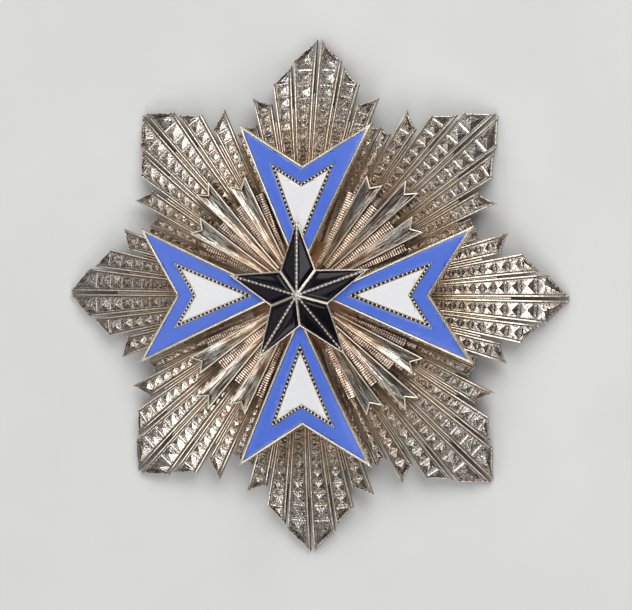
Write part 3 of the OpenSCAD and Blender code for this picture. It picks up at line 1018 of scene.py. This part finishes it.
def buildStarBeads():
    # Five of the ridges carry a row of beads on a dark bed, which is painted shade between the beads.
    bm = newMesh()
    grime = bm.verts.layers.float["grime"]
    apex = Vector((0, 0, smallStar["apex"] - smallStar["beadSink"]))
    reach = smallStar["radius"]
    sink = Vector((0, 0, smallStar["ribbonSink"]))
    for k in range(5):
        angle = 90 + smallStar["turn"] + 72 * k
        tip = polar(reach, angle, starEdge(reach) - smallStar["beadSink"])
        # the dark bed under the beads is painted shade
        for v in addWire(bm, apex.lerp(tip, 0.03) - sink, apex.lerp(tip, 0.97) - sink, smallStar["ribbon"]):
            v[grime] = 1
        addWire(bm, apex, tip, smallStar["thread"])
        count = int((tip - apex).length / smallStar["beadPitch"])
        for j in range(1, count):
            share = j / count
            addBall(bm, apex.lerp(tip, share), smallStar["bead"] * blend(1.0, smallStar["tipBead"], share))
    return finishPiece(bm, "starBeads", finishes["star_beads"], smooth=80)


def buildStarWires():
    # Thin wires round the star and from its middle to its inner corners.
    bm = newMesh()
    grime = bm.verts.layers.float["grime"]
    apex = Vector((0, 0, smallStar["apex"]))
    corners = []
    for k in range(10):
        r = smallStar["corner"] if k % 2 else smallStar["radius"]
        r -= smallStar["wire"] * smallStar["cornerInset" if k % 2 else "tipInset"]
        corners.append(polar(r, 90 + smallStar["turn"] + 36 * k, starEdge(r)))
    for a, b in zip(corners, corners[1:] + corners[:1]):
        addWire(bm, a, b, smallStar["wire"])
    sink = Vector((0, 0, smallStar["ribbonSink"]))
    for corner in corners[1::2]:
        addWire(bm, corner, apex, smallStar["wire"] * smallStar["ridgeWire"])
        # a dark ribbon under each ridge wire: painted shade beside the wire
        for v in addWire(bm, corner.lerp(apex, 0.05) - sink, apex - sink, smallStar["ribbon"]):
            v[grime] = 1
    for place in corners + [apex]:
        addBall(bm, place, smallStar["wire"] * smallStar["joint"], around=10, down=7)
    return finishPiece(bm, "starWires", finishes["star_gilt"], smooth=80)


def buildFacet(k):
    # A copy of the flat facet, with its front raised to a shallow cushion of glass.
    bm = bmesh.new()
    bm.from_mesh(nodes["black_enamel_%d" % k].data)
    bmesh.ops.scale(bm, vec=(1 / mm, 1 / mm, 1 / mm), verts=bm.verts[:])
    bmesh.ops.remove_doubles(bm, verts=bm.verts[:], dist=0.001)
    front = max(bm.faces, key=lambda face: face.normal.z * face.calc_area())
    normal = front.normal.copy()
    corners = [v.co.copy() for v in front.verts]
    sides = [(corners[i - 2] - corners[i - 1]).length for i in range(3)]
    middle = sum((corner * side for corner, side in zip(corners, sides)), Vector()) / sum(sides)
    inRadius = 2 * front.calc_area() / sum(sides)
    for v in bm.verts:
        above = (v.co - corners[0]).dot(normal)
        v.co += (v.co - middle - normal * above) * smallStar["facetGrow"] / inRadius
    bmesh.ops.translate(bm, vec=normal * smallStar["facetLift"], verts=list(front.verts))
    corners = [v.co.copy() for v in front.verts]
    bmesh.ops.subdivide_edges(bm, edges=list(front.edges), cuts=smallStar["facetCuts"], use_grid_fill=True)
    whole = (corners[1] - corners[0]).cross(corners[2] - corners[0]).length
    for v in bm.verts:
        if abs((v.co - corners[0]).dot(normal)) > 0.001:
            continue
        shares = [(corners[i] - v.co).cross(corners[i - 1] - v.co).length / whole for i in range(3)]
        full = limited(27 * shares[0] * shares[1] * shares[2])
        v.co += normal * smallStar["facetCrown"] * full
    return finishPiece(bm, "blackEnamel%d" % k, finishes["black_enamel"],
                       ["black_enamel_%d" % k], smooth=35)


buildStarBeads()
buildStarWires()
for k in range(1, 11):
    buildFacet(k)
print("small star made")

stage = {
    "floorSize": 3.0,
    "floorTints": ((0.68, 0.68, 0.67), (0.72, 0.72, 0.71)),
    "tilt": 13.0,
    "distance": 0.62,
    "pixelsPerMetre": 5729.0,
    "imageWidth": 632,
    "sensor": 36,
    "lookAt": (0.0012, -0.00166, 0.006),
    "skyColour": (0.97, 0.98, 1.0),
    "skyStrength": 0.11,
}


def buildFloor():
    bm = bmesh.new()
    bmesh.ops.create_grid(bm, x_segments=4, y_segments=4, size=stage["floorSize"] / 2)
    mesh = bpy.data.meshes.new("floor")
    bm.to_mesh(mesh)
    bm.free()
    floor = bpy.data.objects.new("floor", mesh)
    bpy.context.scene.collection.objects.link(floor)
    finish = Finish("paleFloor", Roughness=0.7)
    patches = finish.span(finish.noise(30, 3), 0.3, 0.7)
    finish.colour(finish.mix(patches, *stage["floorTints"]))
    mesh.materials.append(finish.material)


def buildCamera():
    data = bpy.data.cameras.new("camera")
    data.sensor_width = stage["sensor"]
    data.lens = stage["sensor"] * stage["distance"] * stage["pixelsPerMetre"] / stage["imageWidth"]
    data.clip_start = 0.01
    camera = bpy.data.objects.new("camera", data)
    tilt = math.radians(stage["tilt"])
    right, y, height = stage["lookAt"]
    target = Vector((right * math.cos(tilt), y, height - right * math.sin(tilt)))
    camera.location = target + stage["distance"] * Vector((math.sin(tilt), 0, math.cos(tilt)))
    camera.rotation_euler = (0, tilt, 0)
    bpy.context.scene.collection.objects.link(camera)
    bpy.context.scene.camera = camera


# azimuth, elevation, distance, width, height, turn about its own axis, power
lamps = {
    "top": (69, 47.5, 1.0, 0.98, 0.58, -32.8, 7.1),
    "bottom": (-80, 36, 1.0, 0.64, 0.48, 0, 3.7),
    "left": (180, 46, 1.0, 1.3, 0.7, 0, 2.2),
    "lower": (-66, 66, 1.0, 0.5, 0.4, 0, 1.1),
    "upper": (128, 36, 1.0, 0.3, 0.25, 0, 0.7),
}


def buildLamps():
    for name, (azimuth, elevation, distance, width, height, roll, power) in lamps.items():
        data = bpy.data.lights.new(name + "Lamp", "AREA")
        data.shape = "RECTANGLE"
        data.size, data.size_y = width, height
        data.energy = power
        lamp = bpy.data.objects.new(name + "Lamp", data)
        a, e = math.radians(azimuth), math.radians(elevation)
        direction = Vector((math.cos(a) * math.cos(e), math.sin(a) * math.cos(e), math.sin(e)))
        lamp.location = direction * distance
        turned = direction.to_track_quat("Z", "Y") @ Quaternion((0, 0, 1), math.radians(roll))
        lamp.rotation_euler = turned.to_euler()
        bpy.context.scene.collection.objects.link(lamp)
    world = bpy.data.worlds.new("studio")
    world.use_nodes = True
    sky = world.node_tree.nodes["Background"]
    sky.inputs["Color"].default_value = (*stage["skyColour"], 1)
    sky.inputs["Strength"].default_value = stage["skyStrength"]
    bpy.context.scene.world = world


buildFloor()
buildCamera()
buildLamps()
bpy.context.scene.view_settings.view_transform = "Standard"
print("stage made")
================================
Make an exact copy of every line in the data.

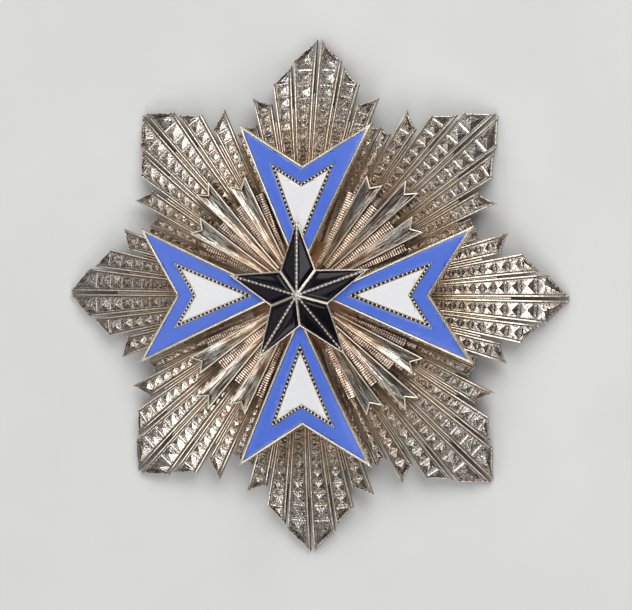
Write part 3 of the OpenSCAD and Blender code for this picture. It picks up at line 1018 of scene.py. This part finishes it.
def buildStarBeads():
    # Five of the ridges carry a row of beads on a dark bed, which is painted shade between the beads.
    bm = newMesh()
    grime = bm.verts.layers.float["grime"]
    apex = Vector((0, 0, smallStar["apex"] - smallStar["beadSink"]))
    reach = smallStar["radius"]
    sink = Vector((0, 0, smallStar["ribbonSink"]))
    for k in range(5):
        angle = 90 + smallStar["turn"] + 72 * k
        tip = polar(reach, angle, starEdge(reach) - smallStar["beadSink"])
        # the dark bed under the beads is painted shade
        for v in addWire(bm, apex.lerp(tip, 0.03) - sink, apex.lerp(tip, 0.97) - sink, smallStar["ribbon"]):
            v[grime] = 1
        addWire(bm, apex, tip, smallStar["thread"])
        count = int((tip - apex).length / smallStar["beadPitch"])
        for j in range(1, count):
            share = j / count
            addBall(bm, apex.lerp(tip, share), smallStar["bead"] * blend(1.0, smallStar["tipBead"], share))
    return finishPiece(bm, "starBeads", finishes["star_beads"], smooth=80)


def buildStarWires():
    # Thin wires round the star and from its middle to its inner corners.
    bm = newMesh()
    grime = bm.verts.layers.float["grime"]
    apex = Vector((0, 0, smallStar["apex"]))
    corners = []
    for k in range(10):
        r = smallStar["corner"] if k % 2 else smallStar["radius"]
        r -= smallStar["wire"] * smallStar["cornerInset" if k % 2 else "tipInset"]
        corners.append(polar(r, 90 + smallStar["turn"] + 36 * k, starEdge(r)))
    for a, b in zip(corners, corners[1:] + corners[:1]):
        addWire(bm, a, b, smallStar["wire"])
    sink = Vector((0, 0, smallStar["ribbonSink"]))
    for corner in corners[1::2]:
        addWire(bm, corner, apex, smallStar["wire"] * smallStar["ridgeWire"])
        # a dark ribbon under each ridge wire: painted shade beside the wire
        for v in addWire(bm, corner.lerp(apex, 0.05) - sink, apex - sink, smallStar["ribbon"]):
            v[grime] = 1
    for place in corners + [apex]:
        addBall(bm, place, smallStar["wire"] * smallStar["joint"], around=10, down=7)
    return finishPiece(bm, "starWires", finishes["star_gilt"], smooth=80)


def buildFacet(k):
    # A copy of the flat facet, with its front raised to a shallow cushion of glass.
    bm = bmesh.new()
    bm.from_mesh(nodes["black_enamel_%d" % k].data)
    bmesh.ops.scale(bm, vec=(1 / mm, 1 / mm, 1 / mm), verts=bm.verts[:])
    bmesh.ops.remove_doubles(bm, verts=bm.verts[:], dist=0.001)
    front = max(bm.faces, key=lambda face: face.normal.z * face.calc_area())
    normal = front.normal.copy()
    corners = [v.co.copy() for v in front.verts]
    sides = [(corners[i - 2] - corners[i - 1]).length for i in range(3)]
    middle = sum((corner * side for corner, side in zip(corners, sides)), Vector()) / sum(sides)
    inRadius = 2 * front.calc_area() / sum(sides)
    for v in bm.verts:
        above = (v.co - corners[0]).dot(normal)
        v.co += (v.co - middle - normal * above) * smallStar["facetGrow"] / inRadius
    bmesh.ops.translate(bm, vec=normal * smallStar["facetLift"], verts=list(front.verts))
    corners = [v.co.copy() for v in front.verts]
    bmesh.ops.subdivide_edges(bm, edges=list(front.edges), cuts=smallStar["facetCuts"], use_grid_fill=True)
    whole = (corners[1] - corners[0]).cross(corners[2] - corners[0]).length
    for v in bm.verts:
        if abs((v.co - corners[0]).dot(normal)) > 0.001:
            continue
        shares = [(corners[i] - v.co).cross(corners[i - 1] - v.co).length / whole for i in range(3)]
        full = limited(27 * shares[0] * shares[1] * shares[2])
        v.co += normal * smallStar["facetCrown"] * full
    return finishPiece(bm, "blackEnamel%d" % k, finishes["black_enamel"],
                       ["black_enamel_%d" % k], smooth=35)


buildStarBeads()
buildStarWires()
for k in range(1, 11):
    buildFacet(k)
print("small star made")

stage = {
    "floorSize": 3.0,
    "floorTints": ((0.68, 0.68, 0.67), (0.72, 0.72, 0.71)),
    "tilt": 13.0,
    "distance": 0.62,
    "pixelsPerMetre": 5729.0,
    "imageWidth": 632,
    "sensor": 36,
    "lookAt": (0.0012, -0.00166, 0.006),
    "skyColour": (0.97, 0.98, 1.0),
    "skyStrength": 0.11,
}


def buildFloor():
    bm = bmesh.new()
    bmesh.ops.create_grid(bm, x_segments=4, y_segments=4, size=stage["floorSize"] / 2)
    mesh = bpy.data.meshes.new("floor")
    bm.to_mesh(mesh)
    bm.free()
    floor = bpy.data.objects.new("floor", mesh)
    bpy.context.scene.collection.objects.link(floor)
    finish = Finish("paleFloor", Roughness=0.7)
    patches = finish.span(finish.noise(30, 3), 0.3, 0.7)
    finish.colour(finish.mix(patches, *stage["floorTints"]))
    mesh.materials.append(finish.material)


def buildCamera():
    data = bpy.data.cameras.new("camera")
    data.sensor_width = stage["sensor"]
    data.lens = stage["sensor"] * stage["distance"] * stage["pixelsPerMetre"] / stage["imageWidth"]
    data.clip_start = 0.01
    camera = bpy.data.objects.new("camera", data)
    tilt = math.radians(stage["tilt"])
    right, y, height = stage["lookAt"]
    target = Vector((right * math.cos(tilt), y, height - right * math.sin(tilt)))
    camera.location = target + stage["distance"] * Vector((math.sin(tilt), 0, math.cos(tilt)))
    camera.rotation_euler = (0, tilt, 0)
    bpy.context.scene.collection.objects.link(camera)
    bpy.context.scene.camera = camera


# azimuth, elevation, distance, width, height, turn about its own axis, power
lamps = {
    "top": (69, 47.5, 1.0, 0.98, 0.58, -32.8, 7.1),
    "bottom": (-80, 36, 1.0, 0.64, 0.48, 0, 3.7),
    "left": (180, 46, 1.0, 1.3, 0.7, 0, 2.2),
    "lower": (-66, 66, 1.0, 0.5, 0.4, 0, 1.1),
    "upper": (128, 36, 1.0, 0.3, 0.25, 0, 0.7),
}


def buildLamps():
    for name, (azimuth, elevation, distance, width, height, roll, power) in lamps.items():
        data = bpy.data.lights.new(name + "Lamp", "AREA")
        data.shape = "RECTANGLE"
        data.size, data.size_y = width, height
        data.energy = power
        lamp = bpy.data.objects.new(name + "Lamp", data)
        a, e = math.radians(azimuth), math.radians(elevation)
        direction = Vector((math.cos(a) * math.cos(e), math.sin(a) * math.cos(e), math.sin(e)))
        lamp.location = direction * distance
        turned = direction.to_track_quat("Z", "Y") @ Quaternion((0, 0, 1), math.radians(roll))
        lamp.rotation_euler = turned.to_euler()
        bpy.context.scene.collection.objects.link(lamp)
    world = bpy.data.worlds.new("studio")
    world.use_nodes = True
    sky = world.node_tree.nodes["Background"]
    sky.inputs["Color"].default_value = (*stage["skyColour"], 1)
    sky.inputs["Strength"].default_value = stage["skyStrength"]
    bpy.context.scene.world = world


buildFloor()
buildCamera()
buildLamps()
bpy.context.scene.view_settings.view_transform = "Standard"
print("stage made")